> **Short exercise**:
The lines to be extracted run from the start of the listing through the line containing "9), rubber, headGroup);"; copy them exactly and nothing else.

> **Data provided**:
'''
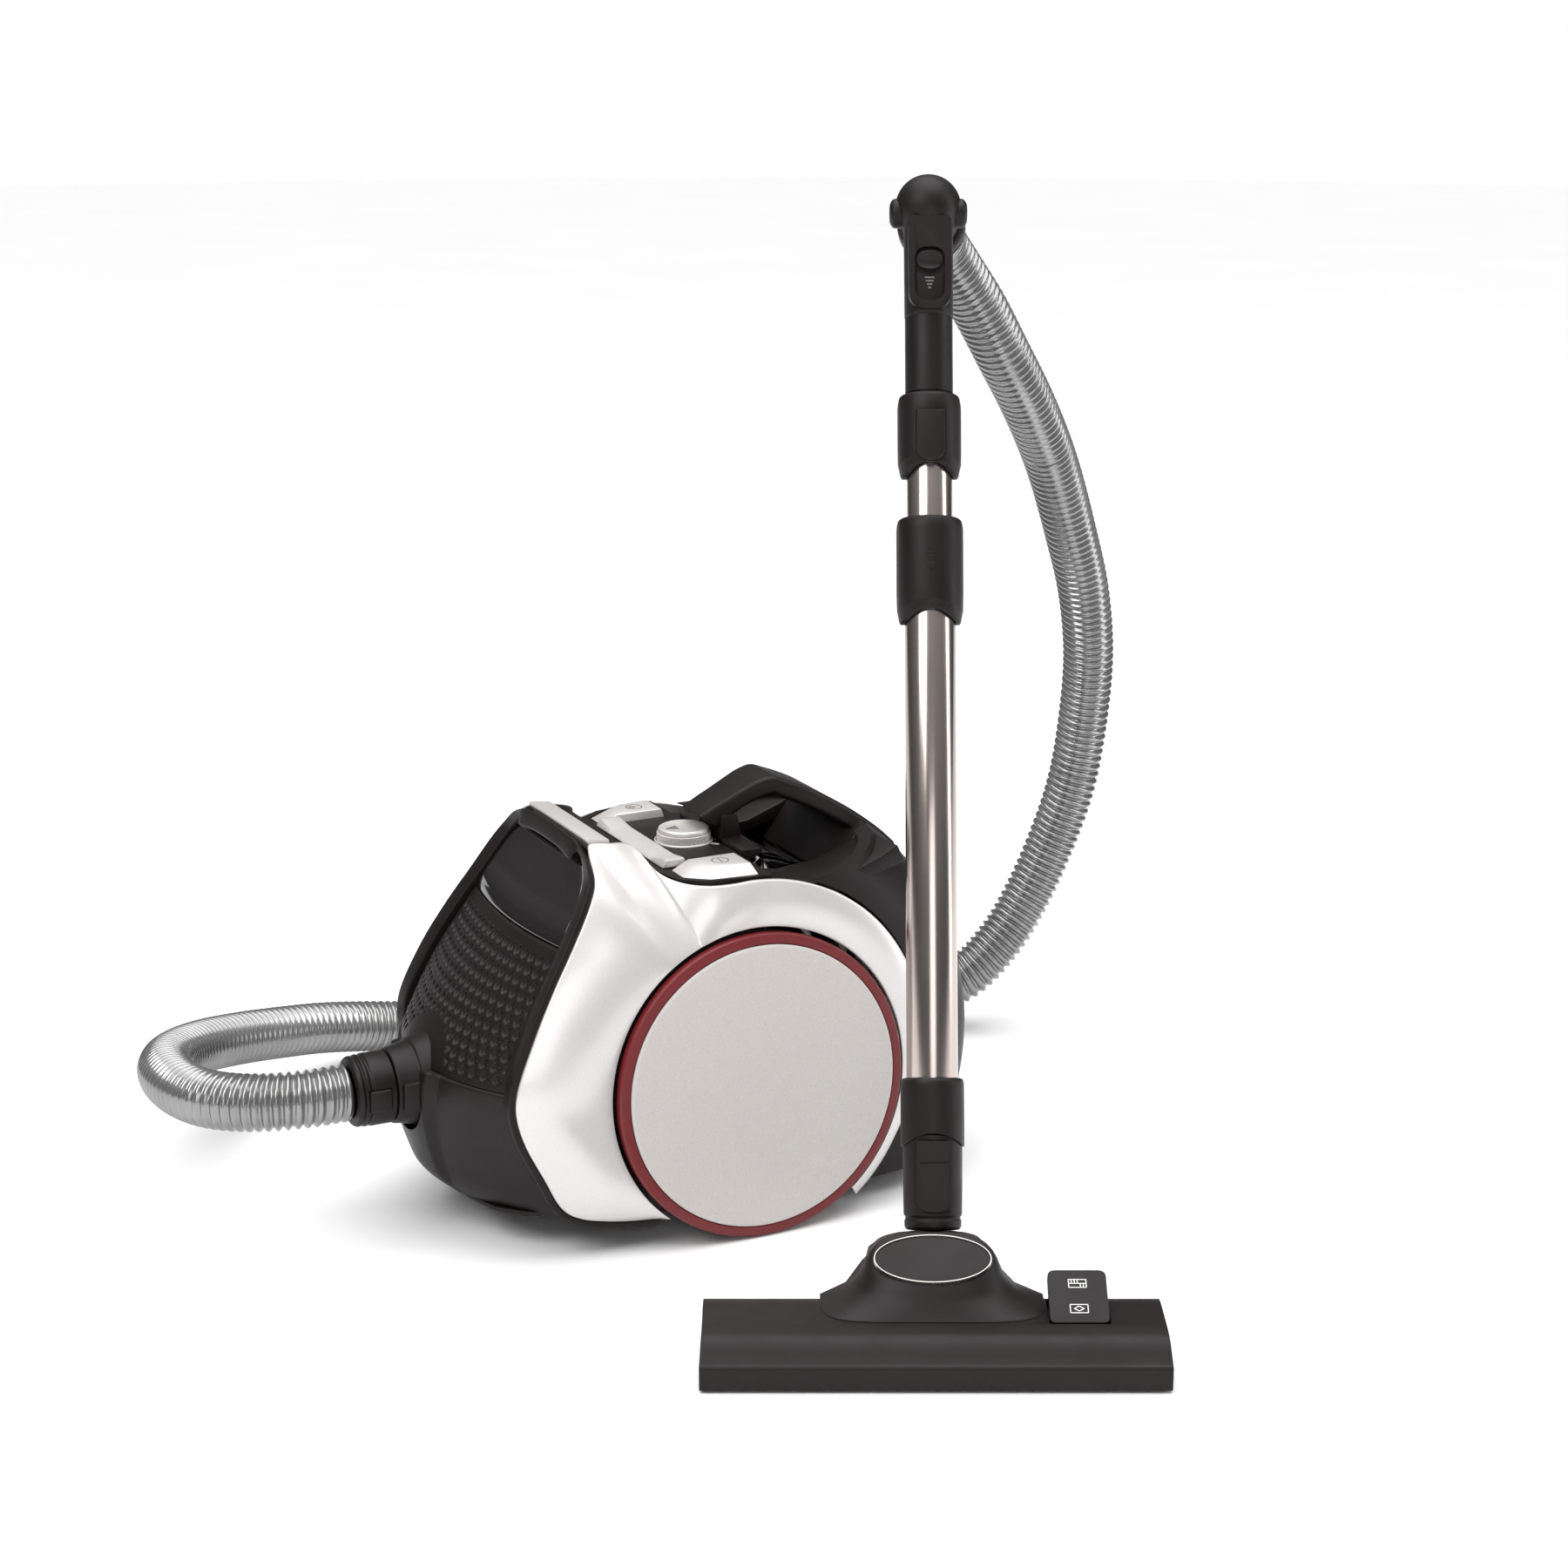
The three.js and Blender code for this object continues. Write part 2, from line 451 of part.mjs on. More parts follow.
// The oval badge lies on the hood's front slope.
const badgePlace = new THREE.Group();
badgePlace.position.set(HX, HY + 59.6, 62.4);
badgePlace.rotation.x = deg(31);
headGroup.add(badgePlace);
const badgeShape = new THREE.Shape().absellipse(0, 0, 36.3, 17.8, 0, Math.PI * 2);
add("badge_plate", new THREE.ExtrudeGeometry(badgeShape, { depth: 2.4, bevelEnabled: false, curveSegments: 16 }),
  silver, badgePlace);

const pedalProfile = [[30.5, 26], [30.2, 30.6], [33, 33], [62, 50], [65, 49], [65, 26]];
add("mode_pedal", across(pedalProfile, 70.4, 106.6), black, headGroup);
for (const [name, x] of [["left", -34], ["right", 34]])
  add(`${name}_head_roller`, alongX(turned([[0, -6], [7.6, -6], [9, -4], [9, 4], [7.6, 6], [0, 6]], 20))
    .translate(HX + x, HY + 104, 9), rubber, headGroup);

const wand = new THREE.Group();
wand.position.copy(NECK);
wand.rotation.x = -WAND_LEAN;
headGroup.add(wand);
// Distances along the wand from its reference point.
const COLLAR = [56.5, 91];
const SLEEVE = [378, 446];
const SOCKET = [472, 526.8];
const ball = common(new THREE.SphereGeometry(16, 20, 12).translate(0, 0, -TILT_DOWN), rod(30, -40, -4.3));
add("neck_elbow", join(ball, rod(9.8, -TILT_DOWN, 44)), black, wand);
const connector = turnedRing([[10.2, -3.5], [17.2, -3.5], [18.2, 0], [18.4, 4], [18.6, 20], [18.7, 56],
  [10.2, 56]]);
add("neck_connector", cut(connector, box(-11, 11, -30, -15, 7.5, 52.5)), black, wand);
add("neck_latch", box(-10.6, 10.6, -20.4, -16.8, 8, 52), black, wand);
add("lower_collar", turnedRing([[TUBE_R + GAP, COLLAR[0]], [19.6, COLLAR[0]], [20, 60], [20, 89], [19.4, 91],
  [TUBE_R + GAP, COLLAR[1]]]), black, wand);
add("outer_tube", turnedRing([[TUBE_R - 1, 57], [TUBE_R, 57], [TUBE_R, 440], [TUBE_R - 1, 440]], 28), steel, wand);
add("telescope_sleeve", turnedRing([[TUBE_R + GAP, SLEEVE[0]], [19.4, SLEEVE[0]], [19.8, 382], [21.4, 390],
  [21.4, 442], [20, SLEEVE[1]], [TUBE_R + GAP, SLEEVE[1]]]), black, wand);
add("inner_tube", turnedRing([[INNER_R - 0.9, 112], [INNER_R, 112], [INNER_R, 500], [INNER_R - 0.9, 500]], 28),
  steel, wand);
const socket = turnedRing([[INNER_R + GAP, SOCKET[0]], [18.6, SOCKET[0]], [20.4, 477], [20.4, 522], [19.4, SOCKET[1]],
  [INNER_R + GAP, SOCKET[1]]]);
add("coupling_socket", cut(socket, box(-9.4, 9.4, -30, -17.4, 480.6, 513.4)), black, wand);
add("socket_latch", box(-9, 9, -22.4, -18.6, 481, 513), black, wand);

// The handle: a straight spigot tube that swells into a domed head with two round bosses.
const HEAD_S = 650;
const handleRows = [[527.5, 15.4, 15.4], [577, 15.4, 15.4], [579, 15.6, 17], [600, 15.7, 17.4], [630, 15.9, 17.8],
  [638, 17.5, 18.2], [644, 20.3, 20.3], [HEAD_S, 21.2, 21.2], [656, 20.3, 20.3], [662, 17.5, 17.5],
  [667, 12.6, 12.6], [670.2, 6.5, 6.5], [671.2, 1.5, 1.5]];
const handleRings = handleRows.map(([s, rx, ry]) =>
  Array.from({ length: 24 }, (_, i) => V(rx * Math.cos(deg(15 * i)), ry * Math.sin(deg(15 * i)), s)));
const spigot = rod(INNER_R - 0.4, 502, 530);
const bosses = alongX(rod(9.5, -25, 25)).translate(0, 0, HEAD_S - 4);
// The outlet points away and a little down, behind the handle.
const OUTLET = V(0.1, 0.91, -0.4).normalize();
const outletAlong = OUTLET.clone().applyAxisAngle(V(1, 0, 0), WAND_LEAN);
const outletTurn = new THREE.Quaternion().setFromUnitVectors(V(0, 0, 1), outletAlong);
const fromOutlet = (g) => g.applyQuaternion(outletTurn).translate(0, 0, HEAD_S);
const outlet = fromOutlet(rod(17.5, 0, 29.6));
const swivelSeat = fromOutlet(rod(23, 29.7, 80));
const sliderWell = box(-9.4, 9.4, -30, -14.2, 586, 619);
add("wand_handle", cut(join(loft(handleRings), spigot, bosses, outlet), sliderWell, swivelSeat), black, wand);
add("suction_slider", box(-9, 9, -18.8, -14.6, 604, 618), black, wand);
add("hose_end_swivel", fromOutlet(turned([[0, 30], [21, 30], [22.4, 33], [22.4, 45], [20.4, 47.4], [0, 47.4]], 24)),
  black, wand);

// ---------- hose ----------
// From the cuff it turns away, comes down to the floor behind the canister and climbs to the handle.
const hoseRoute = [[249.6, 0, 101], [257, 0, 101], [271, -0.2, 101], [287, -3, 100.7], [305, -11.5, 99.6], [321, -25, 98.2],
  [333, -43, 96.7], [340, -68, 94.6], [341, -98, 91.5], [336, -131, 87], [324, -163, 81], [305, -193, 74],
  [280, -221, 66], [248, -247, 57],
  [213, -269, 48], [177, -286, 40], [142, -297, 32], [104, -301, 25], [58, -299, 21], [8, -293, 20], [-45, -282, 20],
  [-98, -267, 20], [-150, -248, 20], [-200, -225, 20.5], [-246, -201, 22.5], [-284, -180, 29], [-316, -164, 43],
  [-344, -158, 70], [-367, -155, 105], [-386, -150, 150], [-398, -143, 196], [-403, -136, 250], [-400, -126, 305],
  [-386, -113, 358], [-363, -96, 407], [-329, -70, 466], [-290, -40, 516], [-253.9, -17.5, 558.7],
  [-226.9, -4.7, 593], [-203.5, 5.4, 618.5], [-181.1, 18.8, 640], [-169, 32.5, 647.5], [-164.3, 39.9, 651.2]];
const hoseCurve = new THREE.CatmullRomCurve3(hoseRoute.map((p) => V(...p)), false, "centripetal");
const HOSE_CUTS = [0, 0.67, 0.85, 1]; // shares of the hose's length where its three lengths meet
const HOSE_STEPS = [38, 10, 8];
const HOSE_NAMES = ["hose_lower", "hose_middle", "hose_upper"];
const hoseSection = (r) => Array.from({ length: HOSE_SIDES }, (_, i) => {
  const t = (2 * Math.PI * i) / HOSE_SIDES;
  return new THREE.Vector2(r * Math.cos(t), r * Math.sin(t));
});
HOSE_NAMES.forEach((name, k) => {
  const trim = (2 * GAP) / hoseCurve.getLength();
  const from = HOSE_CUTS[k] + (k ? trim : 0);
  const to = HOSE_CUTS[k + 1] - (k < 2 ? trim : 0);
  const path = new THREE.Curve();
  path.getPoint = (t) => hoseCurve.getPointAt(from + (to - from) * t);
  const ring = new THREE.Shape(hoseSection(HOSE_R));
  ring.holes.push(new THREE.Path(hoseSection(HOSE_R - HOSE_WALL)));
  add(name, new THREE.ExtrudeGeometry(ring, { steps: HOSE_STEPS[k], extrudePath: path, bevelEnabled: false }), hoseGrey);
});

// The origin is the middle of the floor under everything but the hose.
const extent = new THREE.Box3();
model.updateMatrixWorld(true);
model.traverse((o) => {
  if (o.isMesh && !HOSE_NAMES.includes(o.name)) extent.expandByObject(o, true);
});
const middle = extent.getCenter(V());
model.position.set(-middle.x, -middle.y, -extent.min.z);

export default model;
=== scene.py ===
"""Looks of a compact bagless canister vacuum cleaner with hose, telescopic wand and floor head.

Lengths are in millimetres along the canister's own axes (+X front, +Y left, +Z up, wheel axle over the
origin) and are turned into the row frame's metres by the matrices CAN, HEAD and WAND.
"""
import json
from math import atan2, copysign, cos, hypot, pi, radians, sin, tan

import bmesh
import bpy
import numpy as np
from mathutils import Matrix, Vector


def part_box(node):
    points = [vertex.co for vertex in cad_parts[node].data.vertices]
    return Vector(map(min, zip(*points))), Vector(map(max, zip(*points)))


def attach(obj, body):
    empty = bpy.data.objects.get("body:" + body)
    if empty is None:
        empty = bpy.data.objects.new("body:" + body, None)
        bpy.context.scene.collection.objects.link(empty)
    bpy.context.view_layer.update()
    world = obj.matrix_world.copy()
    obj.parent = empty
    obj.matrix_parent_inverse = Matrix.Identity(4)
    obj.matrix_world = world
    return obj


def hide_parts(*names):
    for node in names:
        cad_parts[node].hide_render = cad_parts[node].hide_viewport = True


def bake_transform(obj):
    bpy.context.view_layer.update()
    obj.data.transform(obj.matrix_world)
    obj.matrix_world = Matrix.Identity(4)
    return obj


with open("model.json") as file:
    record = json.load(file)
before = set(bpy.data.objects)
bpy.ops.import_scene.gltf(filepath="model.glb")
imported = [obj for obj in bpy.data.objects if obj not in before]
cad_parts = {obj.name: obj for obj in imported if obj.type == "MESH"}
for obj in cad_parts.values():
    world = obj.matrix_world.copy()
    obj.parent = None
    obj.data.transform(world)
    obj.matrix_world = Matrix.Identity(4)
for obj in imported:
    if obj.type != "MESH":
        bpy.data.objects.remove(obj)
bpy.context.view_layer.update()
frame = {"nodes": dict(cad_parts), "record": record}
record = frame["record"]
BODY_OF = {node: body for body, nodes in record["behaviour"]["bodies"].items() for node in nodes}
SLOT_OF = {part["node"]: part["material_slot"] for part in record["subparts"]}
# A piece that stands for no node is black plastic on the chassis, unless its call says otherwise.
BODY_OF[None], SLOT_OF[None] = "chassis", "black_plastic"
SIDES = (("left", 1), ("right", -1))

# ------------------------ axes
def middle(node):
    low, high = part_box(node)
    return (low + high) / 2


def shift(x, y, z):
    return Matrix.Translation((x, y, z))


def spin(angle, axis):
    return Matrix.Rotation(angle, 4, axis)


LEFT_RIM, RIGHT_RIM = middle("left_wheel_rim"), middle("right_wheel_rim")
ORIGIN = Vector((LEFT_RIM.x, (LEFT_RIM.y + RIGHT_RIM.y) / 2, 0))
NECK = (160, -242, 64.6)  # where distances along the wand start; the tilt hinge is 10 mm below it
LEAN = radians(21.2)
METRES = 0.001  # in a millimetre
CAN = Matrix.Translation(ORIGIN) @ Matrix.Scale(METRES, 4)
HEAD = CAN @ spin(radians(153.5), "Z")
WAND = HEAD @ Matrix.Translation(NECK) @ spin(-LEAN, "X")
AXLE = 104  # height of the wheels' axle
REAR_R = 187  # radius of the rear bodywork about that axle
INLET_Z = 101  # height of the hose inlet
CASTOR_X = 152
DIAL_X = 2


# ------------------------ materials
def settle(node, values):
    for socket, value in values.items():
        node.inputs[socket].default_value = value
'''
> **Written response**:
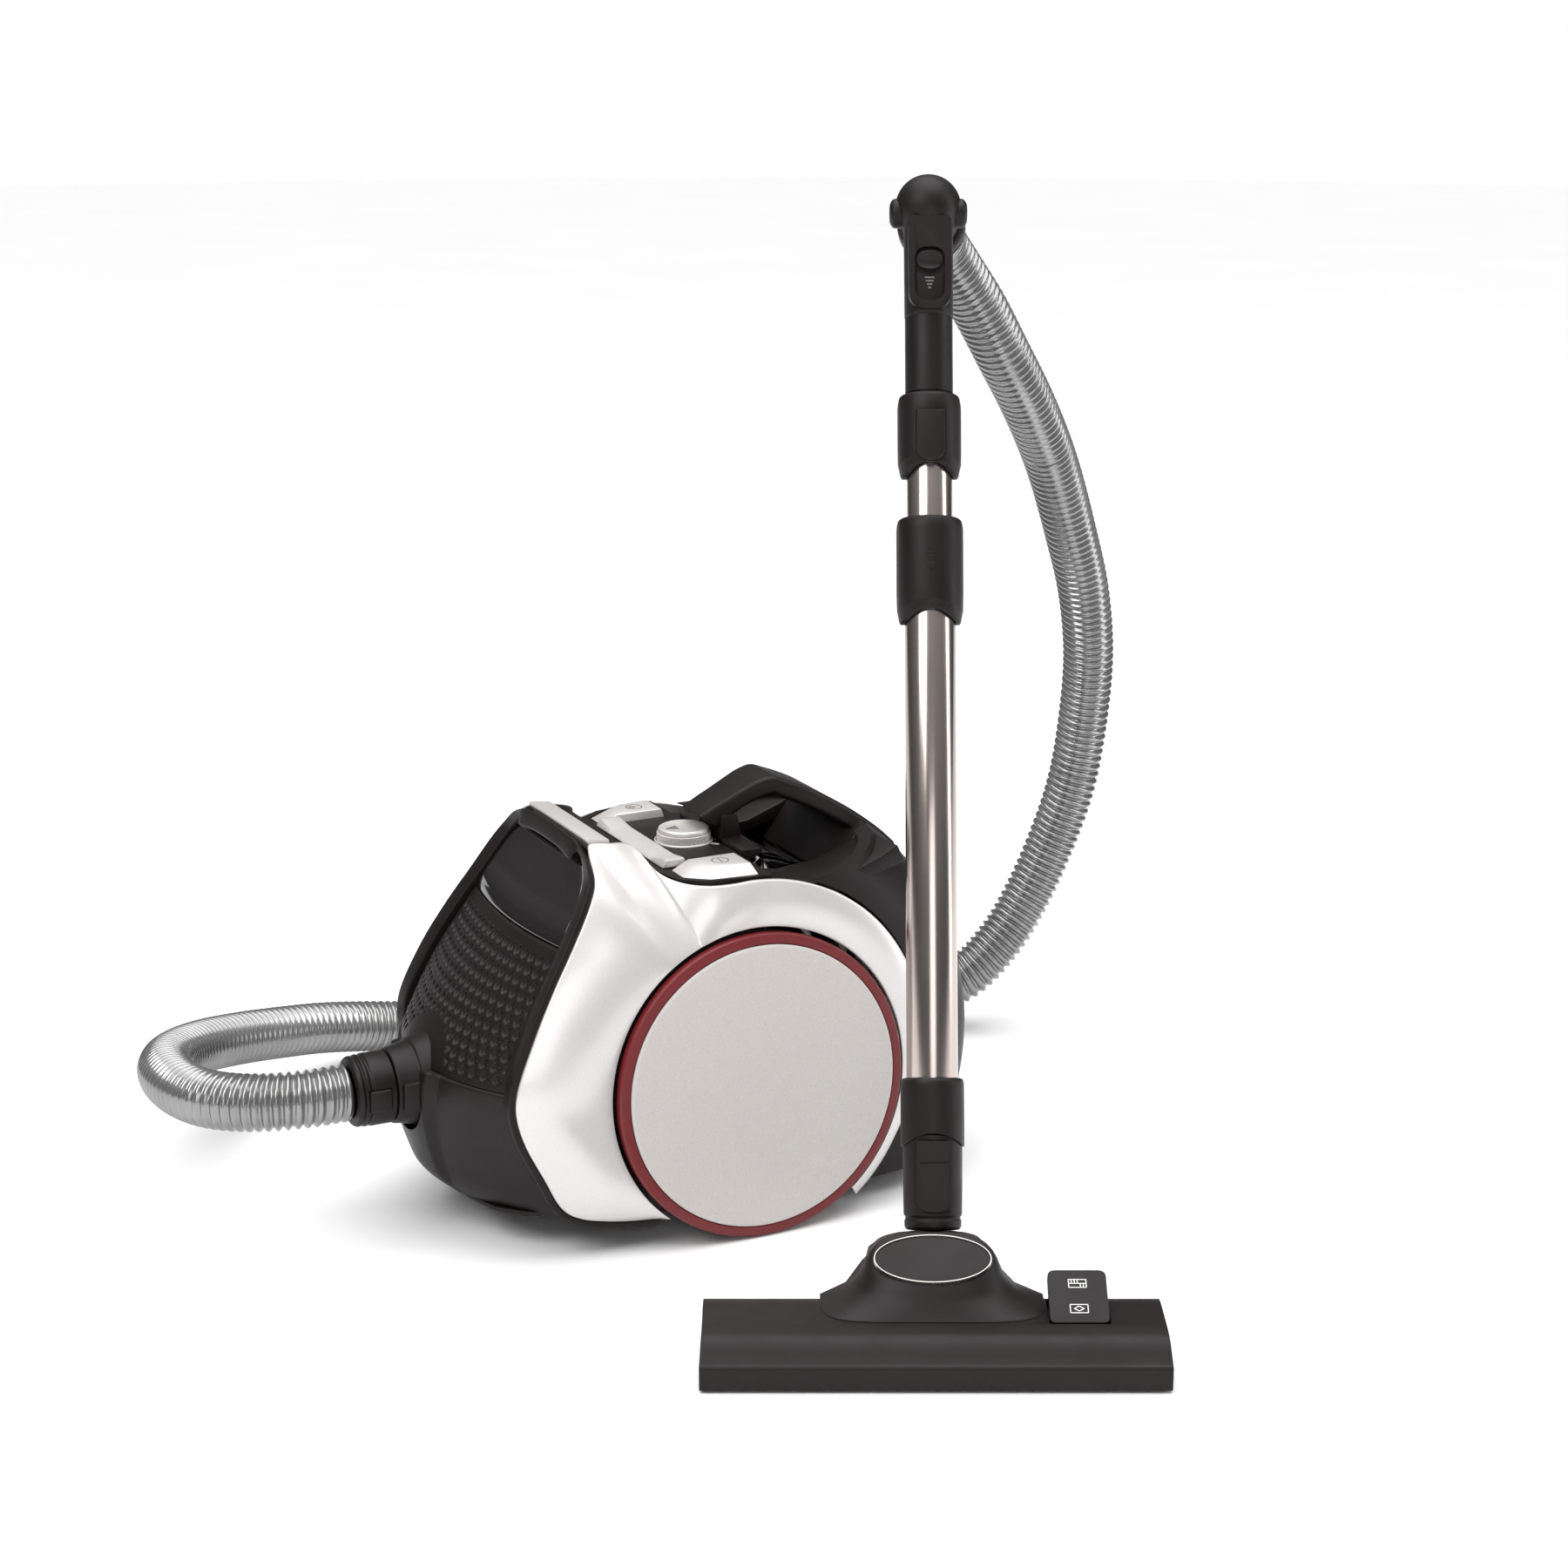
The three.js and Blender code for this object continues. Write part 2, from line 451 of part.mjs on. More parts follow.
// The oval badge lies on the hood's front slope.
const badgePlace = new THREE.Group();
badgePlace.position.set(HX, HY + 59.6, 62.4);
badgePlace.rotation.x = deg(31);
headGroup.add(badgePlace);
const badgeShape = new THREE.Shape().absellipse(0, 0, 36.3, 17.8, 0, Math.PI * 2);
add("badge_plate", new THREE.ExtrudeGeometry(badgeShape, { depth: 2.4, bevelEnabled: false, curveSegments: 16 }),
  silver, badgePlace);

const pedalProfile = [[30.5, 26], [30.2, 30.6], [33, 33], [62, 50], [65, 49], [65, 26]];
add("mode_pedal", across(pedalProfile, 70.4, 106.6), black, headGroup);
for (const [name, x] of [["left", -34], ["right", 34]])
  add(`${name}_head_roller`, alongX(turned([[0, -6], [7.6, -6], [9, -4], [9, 4], [7.6, 6], [0, 6]], 20))
    .translate(HX + x, HY + 104, 9), rubber, headGroup);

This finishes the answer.